- Supreme Court of the United States

Argued January 29, 1952 Decided June 9, 1952
- Full case name: Leland v. Oregon
- Citations: 343 U.S. 790 (more) 72 S. Ct. 1002; 96 L. Ed. 1302; 1952 U.S. LEXIS 1955

Case history
- Prior: Appeal from the Supreme Court of Oregon

Holding
- The Court upheld the constitutionality of placing the burden of persuasion on the defendant when they argue an insanity defense in a criminal trial.

Court membership
- Chief Justice Fred M. Vinson Associate Justices Hugo Black · Stanley F. Reed Felix Frankfurter · William O. Douglas Robert H. Jackson · Harold H. Burton Tom C. Clark · Sherman Minton

Case opinions
- Majority: Clark, joined by Vinson, Reed, Douglas, Jackson, Burton, Minton
- Dissent: Frankfurter, joined by Black

= Leland v. Oregon =

Leland v. Oregon, 343 U.S. 790 (1952), was a United States Supreme Court case in which the Court upheld the constitutionality of placing the burden of persuasion on the defendant when they argue an insanity defense in a criminal trial. This differed from previous federal common law established in Davis v. United States, in which the court held that if the defense raised an insanity defense, the prosecution must prove sanity beyond a reasonable doubt, but Davis was not a United States constitutional ruling, so only limited federal cases, but not state cases. Oregon had a very high burden on defense, that insanity be proved beyond a reasonable doubt. At that time, twenty other states also placed the burden of persuasion on the defense for an insanity defense.

The defendant was convicted of killing a fifteen-year-old girl in Multnomah County. After being arrested for auto theft, the defendant asked for a homicide officer, verbally confessed to the murder, took the police to the scene of the crime, and signed a written confession. After being indicted, he then spoke to a lawyer for the first time. At trial, a jury convicted him and recommended the death penalty.

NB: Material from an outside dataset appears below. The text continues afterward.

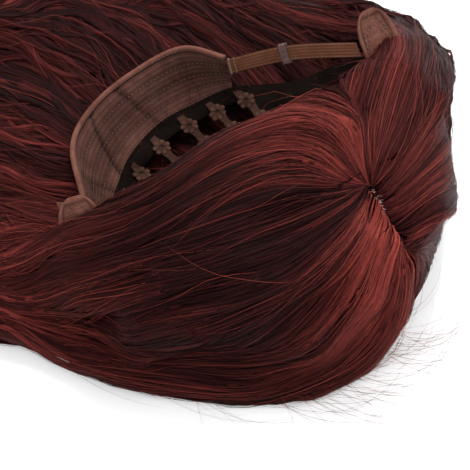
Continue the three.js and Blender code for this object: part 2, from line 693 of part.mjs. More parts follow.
// The parting is a wedge cut down to the scalp patch, shallower towards the crown.
function partingCut() {
  const steps = 6;
  const rings = [];
  for (let i = 0; i <= steps; i++) {
    const t = i / steps;
    const shallow = THREE.MathUtils.smoothstep(t, 0.15, 0.5);
    const floor = lerp(pieceGap + skinWall, partingShallow * hairDepth, shallow);
    const half = (partingWidth / 2) * (1 - 0.5 * t);
    const along = partingPlace(1).sub(partingPlace(0)).normalize();
    const station = lerp(whorl.station, partingEnd.station, t);
    const reach = lerp(whorl.reach, partingEnd.reach, t);
    const normal = netNormal(station, reach);
    const across = normal.clone().cross(along).normalize();
    const kink = partingKinks[Math.round(t * (partingKinks.length - 1))];
    const corner = (side, height) =>
      partingPlace(t)
        .addScaledVector(across, side + kink)
        .addScaledVector(normal, height);
    const top = 2 * hairDepth;
    const low = 0.5 * half;
    const high = 2.2 * half;
    rings.push([corner(-low, floor), corner(low, floor), corner(high, top), corner(-high, top)]);
  }
  return ringLoft(rings);
}

// Which way up a lock lies at a place: flat against the cap beside it, else flat on the table.
function layOf(point) {
  const middle = place(capMiddle);
  const halves = new THREE.Vector3(
    capHalfWidth,
    capMiddle.halfDepth * capDepth,
    capMiddle.halfHeight * capHeight,
  );
  const from = point.clone().sub(middle).divide(halves);
  const away = THREE.MathUtils.smoothstep(from.length(), 1.2, 1.7);
  from.z = Math.max(from.z, 0);
  const outward = from.divide(halves).normalize();
  return outward.lerp(new THREE.Vector3(0, 0, 1), away).normalize();
}

// Places over the net with the way out from each, apart from its underside.
const netFaces = [];
for (let i = 0; i < netRounds; i++) {
  for (const reach of netReaches) {
    const station = (i / netRounds) * stations;
    const face = { point: netPoint(station, reach), normal: netNormal(station, reach) };
    if (face.normal.z > -0.3) netFaces.push(face);
  }
}

// A place moved out of the cap's hair, if it is within it.
function draped(point) {
  const near = netFaces.reduce((best, face) =>
    face.point.distanceToSquared(point) < best.point.distanceToSquared(point) ? face : best,
  );
  const height = point.clone().sub(near.point).dot(near.normal);
  const within = height > -2 * hairDepth && point.z > drapeFloor * capHeight;
  const sunk = within ? Math.max(hairDepth + lockLift - height, 0) : 0;
  return point.clone().addScaledVector(near.normal, sunk);
}

// The spine of a lock: its ways, then its free run over the table.
function lockCurve(lock) {
  const points = lock.ways.map(([across, along, up]) => place({ across, along, up }));
  const last = points[points.length - 1];
  const heading = radians(sweptHeading + lock.veer);
  const forward = new THREE.Vector3(Math.cos(heading), Math.sin(heading), 0);
  const aside = new THREE.Vector3(-forward.y, forward.x, 0);
  for (let k = 1; k <= lockBeats; k++) {
    const share = k / lockBeats;
    const sway = lock.sway * swayWidth * Math.sin(share * lock.beat * Math.PI);
    const point = last.clone().addScaledVector(forward, share * lock.run * hairTail);
    point.addScaledVector(aside, sway);
    point.z = lerp(last.z, tipHeight, share);
    points.push(point);
  }
  const loose = new THREE.CatmullRomCurve3(points, false, "centripetal");
  const spine = loose.getSpacedPoints(2 * lockSteps).map(draped);
  return new THREE.CatmullRomCurve3(spine, false, "centripetal");
}

// A lock is a flattened section swept along its spine, narrow at its root and its tip.
function lockSolid(lock, grow = 0) {
  const curve = lockCurve(lock);
  const rings = [];
  for (let i = 0; i <= lockSteps; i++) {
    const t = i / lockSteps;
    const tangent = curve.getTangentAt(t);
    const past = { 0: -grow, [lockSteps]: grow }[i] ?? 0;
    const centre = curve.getPointAt(t).addScaledVector(tangent, past);
    const side = tangent.clone().cross(layOf(centre)).normalize();
    const over = side.clone().cross(tangent).normalize();
    const root = lerp(lock.root, 1, THREE.MathUtils.smoothstep(t, 0, 0.3));
    const tip = lerp(1, lockTipShare, THREE.MathUtils.smoothstep(t, lockTipStart, 1));
    const halfWidth = (lockWidth * lock.width * root * tip) / 2 + grow;
    const halfDepth = (lockDepth * lock.depth * root * Math.sqrt(tip)) / 2 + grow;
    const ring = [];
    for (let k = 0; k < lockSides; k++) {
      const angle = ((k + 0.5) / lockSides) * Math.PI * 2;
      const wide = Math.sign(Math.cos(angle)) * Math.abs(Math.cos(angle)) ** 0.8;
      const tall = Math.sign(Math.sin(angle)) * Math.abs(Math.sin(angle)) ** 0.8;
      ring.push(
        centre
          .clone()
          .addScaledVector(side, wide * halfWidth)
          .addScaledVector(over, tall * halfDepth),
      );
    }
    rings.push(ring);
  }
  return ringLoft(rings);
}

// The assembly

const finishes = {
  net: { color: 0x141012, roughness: 0.9 },
  cloth: { color: 0x7a544c, roughness: 0.85 },
  elastic: { color: 0x7d5236, roughness: 0.8 },
  lace: { color: 0x5d4234, roughness: 0.9 },
  skin: { color: 0xb08a78, roughness: 0.6 },
  hair_dark: { color: 0x35140f, roughness: 0.45 },
  hair_light: { color: 0x5a1d18, roughness: 0.45 },
};

const wig = new THREE.Group();
wig.rotation.z = radians(restTurn);

function addPiece(name, slot, solid, edge = shortestEdge) {
  const finish = finishes[slot];
  const material = new THREE.MeshStandardMaterial({ ...finish, metalness: 0 });
  const mesh = new THREE.Mesh(geometryOf(largestBody(solid).simplify(edge)), material);
  mesh.name = name;
  wig.add(mesh);
}

function addCap() {
  const room = netRoom();
  const onNet = (name, slot, solid) => addPiece(name, slot, solid.subtract(room));
  addPiece("cap_net", "net", capNet());
  onNet("front_band", "cloth", frontBand());
  onNet("nape_band", "cloth", napeBand());
  onNet("nape_binding", "cloth", napeBinding());
  for (let index = 0; index <= wefts.columns; index++) {
    onNet(`lace_ribbon_${index + 1}`, "lace", laceRibbon(index));
  }
  for (const [name, tab] of Object.entries(earTabs)) onNet(name, "cloth", earTab(tab));
  for (const [name, ends] of Object.entries(strapEnds)) addPiece(name, "elastic", strapSolid(ends));
  addPiece("strap_keeper_right", "cloth", keeper(strapEnds.strap_right, keeperPlace, keeperWidth));
  onNet("scalp_patch", "skin", skinPatch());
}

function addHair() {
  const table = (solid) => solid.trimByPlane([0, 0, 1], restCut);
  const fittings = joined([
    napeBand(hairGap),
    napeBinding(hairGap),
    ...Object.values(earTabs).map((tab) => earTab(tab, hairGap)),
    ...Object.values(strapEnds).map((ends) => strapSolid(ends, 2 + hairGap)),
  ]);
  const cuts = joined([hollow(), partingCut(), skinPatch(pieceGap), fittings]);
  addPiece("crown_hair", "hair_dark", table(hairShell().subtract(cuts)), hairEdge);
  let taken = joined([hairShell(hairGap), hollow(), partingCut(), fittings]);
  for (const name of new Set(lockRows.map((row) => row.node))) {
    const locks = lockRows.filter((row) => row.node === name);
    const own = joined(locks.map((lock) => lockSolid(lock)));
    const slot = name === "fringe" ? "hair_light" : "hair_dark";
    addPiece(name, slot, table(own.subtract(taken)), hairEdge);
    taken = taken.add(joined(locks.map((lock) => lockSolid(lock, hairGap))));
  }
}

addCap();
addHair();

// The object's frame: its origin is the middle of its footprint on the table.
const object = new THREE.Group();
object.add(wig);
object.updateMatrixWorld(true);
const extent = new THREE.Box3().setFromObject(object, true);
const middle = extent.getCenter(new THREE.Vector3());
object.position.set(-middle.x, -middle.y, -extent.min.z);

export default object;
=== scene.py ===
import math

import bpy
import numpy as np
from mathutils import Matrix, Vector
from mathutils.bvhtree import BVHTree
from mathutils.kdtree import KDTree


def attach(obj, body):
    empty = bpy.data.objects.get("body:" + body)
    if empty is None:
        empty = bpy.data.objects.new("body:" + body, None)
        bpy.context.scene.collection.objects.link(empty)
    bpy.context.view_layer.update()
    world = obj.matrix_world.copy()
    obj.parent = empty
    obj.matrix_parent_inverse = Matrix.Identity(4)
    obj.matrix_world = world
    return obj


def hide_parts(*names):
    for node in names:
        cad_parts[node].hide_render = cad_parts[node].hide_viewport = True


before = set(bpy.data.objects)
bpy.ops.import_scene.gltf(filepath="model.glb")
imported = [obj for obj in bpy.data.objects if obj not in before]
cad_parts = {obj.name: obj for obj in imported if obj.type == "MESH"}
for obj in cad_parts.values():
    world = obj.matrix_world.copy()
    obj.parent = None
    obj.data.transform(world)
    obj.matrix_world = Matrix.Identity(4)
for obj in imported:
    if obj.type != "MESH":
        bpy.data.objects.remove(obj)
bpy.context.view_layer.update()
rng = np.random.default_rng(7)

# The cap's own frame, as the part is modelled: millimetres, x across, y towards the mouth.
CAP_HALF_WIDTH, CAP_DEPTH, CAP_HEIGHT = 120.0, 140.0, 88.0
REST_TURN = math.radians(38.9)
CAP_PLACE = np.array([120.612, -44.043, 0.0])
MM = 0.001
UP = np.array([0.0, 0.0, 1.0])


def to_row(points):
    """Cap millimetres to metres in the row frame."""
    x, y, z = np.moveaxis(np.asarray(points, float), -1, 0)
    c, s = math.cos(REST_TURN), math.sin(REST_TURN)
    return (np.stack([x * c - y * s, x * s + y * c, z], -1) + CAP_PLACE) * MM


def from_shares(points):
    """[across, along, up] shares to cap millimetres."""
    return np.asarray(points, float) * [CAP_HALF_WIDTH, -CAP_DEPTH, CAP_HEIGHT]


# Materials


def settle(made, inputs):
    """Sets values on a node's sockets, with _ for a space in their names."""
    for key, value in inputs.items():
        made.inputs[key.replace("_", " ")].default_value = value
    return made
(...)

Oregon law required the defendant required proof of insanity beyond a reasonable doubt. The case claimed that the "statute in effect requires a defendant pleading insanity to establish his innocence by disproving beyond a reasonable doubt elements of the crime necessary to a verdict of guilty, and that the statute is therefore violative of that due process of law secured by the Fourteenth Amendment."